Elastic waves in finely layered sediments: The equivalent medium and generalized O'Doherty-Anstey formulas

We study the influence of elastic 1-D inhomogeneous random media (e.g., finely layered media with variable density and shear and compressional velocities) on the kinematics and dynamics of the transmitted obliquely incident P- and SV-plane waves. Multiple scattering (resulting in localization and spatial dispersion of the elastic wavefield) is the main physical effect controlling the properties of the wavefield in such media. We analyze the wave propagation assuming the fluctuations of ve locities and density to be small (of the order of 20% or smaller), We obtain explicit analytic solutions for the attenuation coefficient and phase velocity of the transmitted waves.

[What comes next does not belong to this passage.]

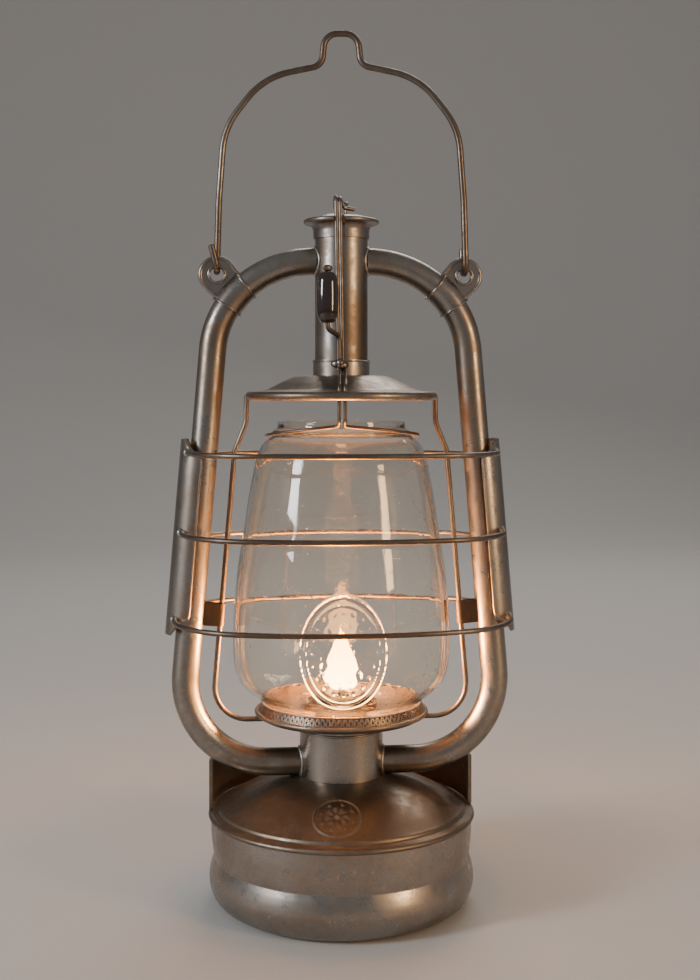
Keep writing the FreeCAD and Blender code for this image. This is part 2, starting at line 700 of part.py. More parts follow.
def hood(others):
    """Spun hood over the globe, its rim rolled over the guide wires' ends."""
    sheet = spun_sheet([(HOOD_NECK_R, HOOD_TOP_Z - SHEET),
                        (20.5, HOOD_TOP_Z - SHEET),
                        ((20.5, HOOD_TOP_Z - SHEET), (28.0, 238.0), (34.3, 234.2)),
                        (41.0, 232.7)])
    shape = sheet.fuse(bead(HOOD_BEAD_R, HOOD_BEAD, HOOD_BEAD_Z))
    return shape.cut(others)


def hood_collar():
    """Short sleeve on the hood that slides on the chimney."""
    sleeve = ring(COLLAR_R, COLLAR_BORE_R, HOOD_TOP_Z, COLLAR_TOP_Z)
    return sleeve.fuse(bead(COLLAR_R, 0.4, COLLAR_TOP_Z - 0.8)).cut(disc(COLLAR_BORE_R, 230, 260))


def gallery():
    """Globe plate: a floor for the glass and a rim band with its edge rolled."""
    sheet = spun_sheet([(GALLERY_HOLE_R, GALLERY_FLOOR_Z + 4.0), (GALLERY_HOLE_R, GALLERY_FLOOR_Z - 0.4),
                        (37.6, GALLERY_FLOOR_Z - 0.4), (GALLERY_R, GALLERY_RIM_Z),
                        (GALLERY_TOP_R, GALLERY_TOP_Z)])
    return sheet.fuse(bead(GALLERY_R, 1.1, GALLERY_RIM_Z))


def globe():
    """Blown glass globe with a plain pressed oval on its front."""
    glass = spun_sheet([(GLOBE_FOOT_R, GLOBE_FOOT_Z), (GLOBE_FOOT_R, 90.6),
                        ((GLOBE_FOOT_R, 90.6), (37.8, 92.9), (40.4, 94.6)),
                        ((40.4, 94.6), (46.6, 99.7), (49.4, 107.0)),
                        ((49.4, 107.0), (50.3, 118.0), (50.0, 129.0)),
                        ((50.0, 129.0), (46.0, 165.0), (39.2, 203.0)),
                        ((39.2, 203.0), (37.0, 208.8), (32.2, 212.9)),
                        (32.2, 215.4), (GLOBE_TOP_R, 216.6), (GLOBE_TOP_R, GLOBE_TOP_Z)], GLASS)
    return glass


def lift_rod():
    """Doubled wire that lifts the carriage; its hooks rest on the chimney's lid."""
    left = rounded_line([(-2.3, ROD_Y, 243.5), (-3.5, ROD_Y, ROD_TOP_Z), (-3.3, -6.4, ROD_TOP_Z),
                         (-3.1, -5.0, 318.1)], [3.0, 2.0])
    right = rounded_line([(-2.3 + ROD_PITCH, ROD_Y, 243.5), (-3.5 + ROD_PITCH, ROD_Y, ROD_TOP_Z - 0.6),
                          (-0.9, -6.2, ROD_TOP_Z - 0.6), (1.2, -4.6, 318.4), (5.6, -3.4, 318.0)],
                         [3.0, 2.0, 1.6])
    return round_bar(left, ROD_R).fuse(round_bar(right, ROD_R))


def grip_arm():
    """Wire through the grip, bent back to the lift rod and peened over on top."""
    line = rounded_line([(GRIP_X, GRIP_Y, 287.4), (GRIP_X, GRIP_Y, 261.8), (-2.4, -17.3, 259.0),
                         (-2.4, -17.3, 245.6)], [3.0, 3.0])
    return round_bar(line, ARM_R).fuse(Part.makeSphere(PEEN_R, Vector(GRIP_X, GRIP_Y, 288.6)))


def grip(arm):
    """Turned grip bead."""
    half = GRIP_LENGTH / 2
    body = spun(Part.Wire(outline([(0.0, -half), (2.6, -half),
                                   ((2.6, -half), (GRIP_R - 0.9, -half + 1.4), (GRIP_R - 0.2, -half + 5.0)),
                                   ((GRIP_R - 0.2, -half + 5.0), (GRIP_R, 0.0), (GRIP_R - 0.2, half - 5.0)),
                                   ((GRIP_R - 0.2, half - 5.0), (GRIP_R - 0.9, half - 1.4), (2.6, half)),
                                   (0.0, half), (0.0, -half)])))
    body.translate(Vector(GRIP_X, GRIP_Y, GRIP_Z))
    return body.cut(arm)


def rod_binding(others):
    """Soldered clip that binds the grip's wire and the globe springs to the rod."""
    block = Part.makeBox(6.6, 5.0, 3.6, Vector(-4.9, -19.4, 244.6))
    block = block.makeFillet(1.2, block.Edges)
    return block.cut(others)


def globe_spring(side):
    """One strand of the wire that presses the globe down on the gallery."""
    front_x = side * SPRING_PITCH - 2.6
    rear_x = side * SPRING_PITCH - 1.0
    reach = SPRING_REACH
    line = rounded_line([(side * reach, 4.0, 213.4), (side * reach, -reach, 215.4),
                         (front_x, -reach, 218.6), (front_x, -SPRING_OUT, 221.0),
                         (front_x, -SPRING_OUT, 236.2), (rear_x, -21.0, 243.4),
                         (rear_x, -15.9, 243.6)], [28.0, 2.0, 1.6, 3.0, 4.0])
    return round_bar(line, SPRING_WIRE_R)


# ---- bail -----------------------------------------------------------------------------
def bail():
    """Carrying wire, hooked through both ears, with a hump at the top for a hook."""
    pivot_z = EAR_Z + (EAR_HOLE_R + EAR_R) / 2

    def place(x, z):
        return Vector(x, -BAIL_HOOK_R * x / EAR_X, z)

    shoulders = [(57.4, pivot_z), (56.6, 322.0), (54.2, 356.0), (36.0, 379.6), (9.0, 385.2),
                 (7.6, 399.9), (-7.6, 399.9), (-9.0, 385.2), (-36.0, 379.6), (-54.2, 356.0),
                 (-56.6, 322.0), (-57.4, pivot_z)]
    radii = [90.0, 34.0, 34.0, 5.5, 6.6]
    line = rounded_line([place(x, z) for x, z in shoulders], radii + radii[::-1])
    shape = round_bar(line, BAIL_WIRE_R)
    for side in (-1, 1):
        x = side * EAR_X
        front = -side * BAIL_HOOK_R
        hook = Part.Wire([
            Part.Arc(Vector(x, front, pivot_z), Vector(x, 0, pivot_z - BAIL_HOOK_R),
                     Vector(x, -front, pivot_z)).toShape(),
            Part.LineSegment(Vector(x, -front, pivot_z),
                             Vector(min(x, x + side * HOOK_SPREAD), -front, pivot_z + HOOK_END)).toShape()])
        shape = shape.fuse(round_bar(hook, BAIL_WIRE_R))
    return shape


# ---- build ----------------------------------------------------------------------------
def build():
    parts = {}
    top = fount_top()
    parts["fount_top"] = top
    parts["fount_pan"] = fount_pan(top)
    parts["fount_base"] = fount_base()
    parts["filler_neck"] = filler_neck()
    parts["filler_cap"] = filler_cap()
    parts["cap_gasket"] = cap_gasket()
    parts["lower_tube_right"] = lower_tube(top)
    parts["upper_tube_right"] = upper_tube()
    parts["ear_right"] = ear()
    parts["guide_clip_right"] = guide_clip()
    for name in ("lower_tube", "upper_tube", "ear", "guide_clip"):
        parts[name + "_left"] = mirrored(parts[name + "_right"])
    parts["rear_skirt"] = rear_skirt([parts["lower_tube_left"], parts["lower_tube_right"]])
    parts["air_chamber"] = air_chamber()
    parts["burner_socket"] = burner_socket()
    parts["burner_body"] = burner_body()
    parts["draft_plate"] = draft_plate()
    parts["burner_cone"] = burner_cone()
    parts["wick_tube"] = wick_tube()
    parts["wick"] = wick()
    parts["wick_shaft"] = wick_shaft()
    parts["star_wheels"] = star_wheels()
    parts["wick_knob"] = wick_knob()
    parts["chimney_tube"] = chimney_tube()
    parts["chimney_flange"] = chimney_flange()
    parts["chimney_lid"] = chimney_lid(parts["chimney_flange"])
    parts["lid_staple"] = lid_staple().cut(parts["chimney_lid"])
    for level, z in GUARD_FRONT_Z.items():
        parts["guard_wire_front_" + level] = guard_wire(z)
    for level, z in GUARD_REAR_Z.items():
        parts["guard_wire_rear_" + level] = turned_round(guard_wire(z))
    wires = [shape for name, shape in parts.items() if name.startswith("guard_wire")]
    parts["guard_plate_right"] = guard_plate(wires)
    parts["guard_plate_left"] = mirrored(parts["guard_plate_right"])
    parts["guide_wire_right"] = guide_wire()
    parts["guide_wire_left"] = mirrored(parts["guide_wire_right"])
    springs = [globe_spring(-1), globe_spring(1)]
    parts["globe_spring_left"] = springs[0]
    parts["globe_spring_right"] = springs[1]
    parts["lift_rod"] = lift_rod()
    parts["grip_arm"] = grip_arm()
    parts["grip"] = grip(parts["grip_arm"])
    parts["rod_binding"] = rod_binding([parts["lift_rod"], parts["grip_arm"]] + springs)
    parts["hood"] = hood([parts["guide_wire_left"], parts["guide_wire_right"]] + springs)
    parts["hood_collar"] = hood_collar()
    parts["gallery"] = gallery()
    parts["globe"] = globe()
    parts["bail"] = bail()
    return parts


os.makedirs("parts", exist_ok=True)
for node_name, node_shape in build().items():
    print(node_name, node_shape.ShapeType, len(node_shape.Solids), node_shape.isValid(),
          round(node_shape.Volume, 1))
    node_shape.exportStep("parts/" + node_name + ".step")
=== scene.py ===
import math
import random

import bmesh
import bpy
from mathutils import Matrix, Vector


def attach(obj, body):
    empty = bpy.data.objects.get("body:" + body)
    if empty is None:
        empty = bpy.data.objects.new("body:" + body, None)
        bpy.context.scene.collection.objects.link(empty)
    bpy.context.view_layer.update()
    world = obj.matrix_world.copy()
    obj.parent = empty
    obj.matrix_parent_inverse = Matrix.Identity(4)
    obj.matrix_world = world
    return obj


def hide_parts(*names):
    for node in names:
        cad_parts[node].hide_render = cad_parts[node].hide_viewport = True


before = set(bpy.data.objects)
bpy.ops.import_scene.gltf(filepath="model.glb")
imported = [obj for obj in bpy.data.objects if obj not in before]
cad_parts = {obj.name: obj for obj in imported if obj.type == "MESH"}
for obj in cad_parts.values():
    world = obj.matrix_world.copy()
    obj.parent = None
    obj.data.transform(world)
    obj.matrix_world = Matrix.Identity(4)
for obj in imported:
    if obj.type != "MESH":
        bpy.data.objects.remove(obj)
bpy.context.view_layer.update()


# --- Tinplate -------------------------------------------------------------------------------
# Every sheet piece of the lantern is tinned steel, folded or spun, then soldered. Decades of
# handling leave it grey and satin, with brown stains, fine pits and rubbed, brighter patches.

class Value:
    """A socket of a finish that takes part in sums: each operator adds its Math node."""

    def __init__(self, finish, socket):
        self.finish = finish
        self.socket = socket

    def sum(self, operation, first, second):
        return self.finish.value("ShaderNodeMath", {"operation": operation}, {0: first, 1: second})

    def __add__(self, other):
        return self.sum("ADD", self, other)

    def __radd__(self, other):
        return self.sum("ADD", other, self)

    def __sub__(self, other):
        return self.sum("SUBTRACT", self, other)

    def __rsub__(self, other):
        return self.sum("SUBTRACT", other, self)

    def __mul__(self, other):
        return self.sum("MULTIPLY", self, other)


class Finish:
    """A material in the making: its nodes all come from one method."""

    def __init__(self, name):
        self.material = bpy.data.materials.new(name)
        self.material.use_nodes = True
        self.tree = self.material.node_tree
        self.tree.nodes.clear()
        self.place = self.node("ShaderNodeTexCoord").outputs["Object"]

    def node(self, kind, settings=None, inputs=None):
        made = self.tree.nodes.new(kind)
        for key, setting in (settings or {}).items():
            setattr(made, key, setting)
        for key, given in (inputs or {}).items():
            socket = given.socket if isinstance(given, Value) else given
            if isinstance(socket, bpy.types.NodeSocket):
                self.tree.links.new(socket, made.inputs[key])
            else:
                made.inputs[key].default_value = socket
        return made

    def value(self, kind, settings=None, inputs=None, output=0):
        return Value(self, self.node(kind, settings, inputs).outputs[output])

    def stretched(self, scale):
        return self.node("ShaderNodeMapping", {}, {"Vector": self.place, "Scale": scale}).outputs[0]

    def noise(self, scale, detail=4.0, roughness=0.6, stretch=None):
        where = self.stretched(stretch) if stretch else self.place
        return self.value("ShaderNodeTexNoise", {}, {
            "Vector": where, "Scale": scale, "Detail": detail, "Roughness": roughness})

    def between(self, value, low, high, start=0.0, end=1.0):
        return self.value("ShaderNodeMapRange", {"interpolation_type": "SMOOTHSTEP"}, {
            "Value": value, "From Min": low, "From Max": high, "To Min": start, "To Max": end})

    def mixed(self, mask, first, second):
        made = self.node("ShaderNodeMix", {"data_type": "RGBA"}, {0: mask, 6: first, 7: second})
        return made.outputs[2]

    def height(self):
        return self.value("ShaderNodeSeparateXYZ", {}, {0: self.place}, "Z")

    def bumped(self, height, strength, distance):
        return self.node("ShaderNodeBump", {}, {
            "Height": height, "Strength": strength, "Distance": distance}).outputs[0]

    def surface(self, **sockets):
        shader = self.node("ShaderNodeBsdfPrincipled", {}, {
            key.replace("_", " "): given for key, given in sockets.items()})
        self.node("ShaderNodeOutputMaterial", {}, {"Surface": shader.outputs[0]})
        return self.material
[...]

These solutions are valid for all frequencies. They agree very well with results of numerical modeling. Our theory shows that fine elastic multilayering is characterized by a frequency-dependent anistropy. At typical acquisition frequencies this anisotropy differs significantly from the low-frequency anisotropy described by the well-known Backus averaging. The increase of the phase velocity with frequency is quantified. It can partly explain the difference between well-log-derived velocities and lower frequency seismic velocities [e.g., vertical seismic profiling (VSP) velocities] in terms of localization. The low- and high-frequency asymptotical results for the phase velocity agree with those of Backus averaging and ray approximation, respectively. The theory describes the angle-dependent attenuation caused by multiple scattering. The proposed formulas are simple enough to be used in many practical applications as. e.g., in an amplitude variation with offset (AVO) analysis. They can be implemented for taking into account the angle dependence of transmission effects, or they can be used in an inversion for statistical parameters of sediments.